Ähnlich wie der Rebschnitt und das Herausziehen des alten Rebholzes aus dem Drahtrahmen gehört das Rebenbinden zu den zeitaufwändigsten Arbeiten im Weinberg. Es erfordert weniger Fachverstand als der Rebschnitt und nicht so viel Kraft wie das Herausziehen des alten Holzes, aber dennoch Erfahrung und vor allem Geschick und Gefühl. Denn die vom Winzer ausgewählten ein oder zwei Fruchtruten je Stock erweisen sich als recht brüchig. Dabei spielt auch die Witterung eine Rolle. So muss man beim Krümmen der Rute sehr behutsam vorgehen, um ein Abbrechen zu vermeiden. Ein solches, immer mal wieder vorkommendes Missgeschick, ist für ein Jahr nicht wieder gut zu machen. Da meist keine Ersatzrute zur Verfügung steht, wird der Rebstock in diesem Jahr keine Früchte tragen. Der Verlust beträgt etwa eine Flasche Wein.
So war es in der Vergangenheit üblich, dass die Winzerfrauen und ihre Helferinnen mit geschickten Händen das Rebenbinden übernahmen. Ausgerüstet mit einem Bündel gut gewässerter Weideruten und einem kleinen, aber scharfen Messer waren die „Heften-Weiber“, wie sie im Fachwörterbuch für Sprache und Kultur des Weines aufgeführt sind, im März und April mit dem Biegen und Anbinden tausender Fruchtruten beschäftigt. Dabei ist bei einer Arbeit, die wie die reinste Erholung in frühlingsfrischer Luft aussieht, gerade bei größeren Flächen durchaus Eile geboten, denn die Bindearbeiten sollten vor dem ersten Austrieb der Reben Mitte April beendet sein. Der Arbeitszeitbedarf beträgt bis zu 40 Stunden für einen Hektar. Dabei werden bis zu 20.000 Bindungen angebracht. Neben dem natürlichen Material wie Weide oder Kordel stehen für diese Arbeit nun auch Materialien aus Draht und Kunststoff und dafür taugliche Hilfsmittel wie Bindezangen zur Verfügung. Dadurch verringern sich der Arbeitszeitbedarf und die Materialkosten.
Wer erstmals bei dieser Arbeit beteiligt ist, muss, bevor es losgehen kann, vorab die Funktionalität der diversen Drähte verstehen, die zwischen den Weinbergstickeln in unterschiedlicher Höhe gespannt sind. Alle dienen sie der Stabilisierung des Rebstocks, dessen Austriebe sonst in die Weinbergzeilen hinein wachsen und haltlos abbrechen würden.
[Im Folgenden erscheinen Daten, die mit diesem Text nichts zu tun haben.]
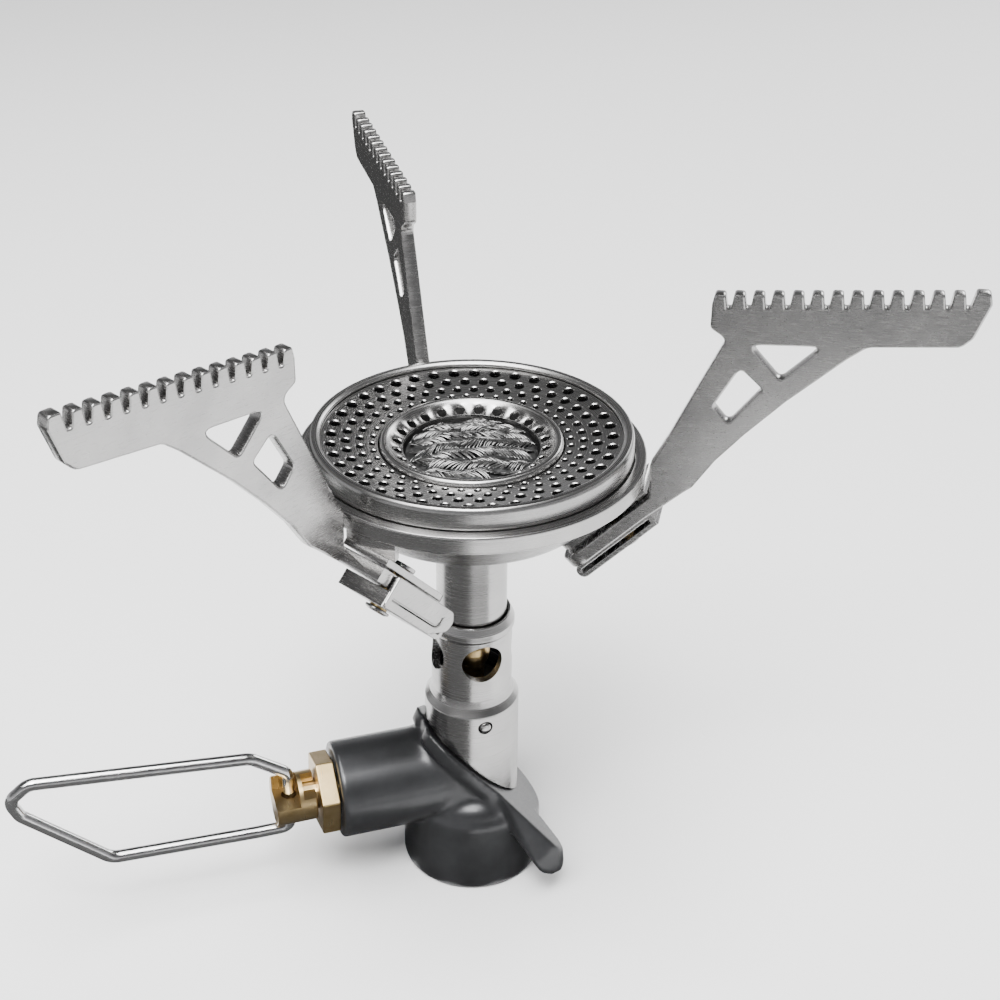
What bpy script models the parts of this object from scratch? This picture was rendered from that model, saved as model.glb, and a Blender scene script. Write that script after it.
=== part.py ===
"""Folding canister stove: screw-on valve, burner head and three pot supports that swing down.

The part stands on the mouth of its gas canister. The origin is on the burner axis, at the bottom
face of the canister collar; +Z is up and the valve handle points along -X.
Sizes are in millimetres and MM turns them into metres when a mesh is made.
"""
import math

import bmesh
import bpy
from mathutils import Matrix, Vector

MM = 0.001

# ---- driving dimensions -------------------------------------------------------------------------
CLEAR = 0.3                     # gap between neighbouring pieces

RIM_Z = 89.75                   # top of the burner rim
RIM_R = 27.0
CUP_FLOOR_Z = 75.7
CUP_FLOOR_R = 21.0
CUP_TOP_R = 27.3
CUP_KNEE_Z = 83.0
BAND_IN_R = 27.6                # support ring
BAND_OUT_R = 29.1
BAND_LOW_Z = 83.05
BAND_TOP_Z = 86.1

TUBE_R = 6.2                    # mixing tube
TUBE_WALL = 0.8
SLEEVE_TOP_Z = 54.0
SLEEVE_R = 8.5                  # lower part of the air sleeve
AIR_HOLE_Z = 46.5
AIR_HOLE_R = 3.65
PIN_Z = 33.7

COLLAR_R = 12.78                # fits the raised cup of an EN 417 canister
VALVE_Z = 19.3                  # axis of the valve spindle
HOUSING_R = 8.7
HOUSING_END_X = -26.0
SLANT_Z = 22.0                  # the slanted face is the plane z = SLANT_Z - x
NUT_FLATS = 13.0
NUT_END_X = -31.2
KNOB_R = 4.5
KNOB_END_X = -37.3
HANDLE_X = -34.4                # vertical axis on which the wire handle swings
WIRE_R = 1.1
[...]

Für das Rebenbinden nutzt man einen in etwa 90 cm Höhe gespannten oberen Bindedraht. Über diesen biegt man die Fruchtruten in die immer gleiche Richtung. Nur wo zwei kurze Ruten angeschnitten sind, biegt man eine nach links und eine nach rechts. Etwa 20 cm tiefer findet man den Biegedraht. An diesem bindet man das Ende der Rute fest und versucht dabei, die Abstände zwischen den einzelnen Halbbögen möglichst gleichmäßig zu gestalten. Nicht nur, weil es schöner aussieht. Man schafft damit auch die Voraussetzung für eine gleichmäßige Nährstoffversorgung der Triebe, für eine homogene und durchlüftete Laubwand und für einen gut verteilten Traubenbehang.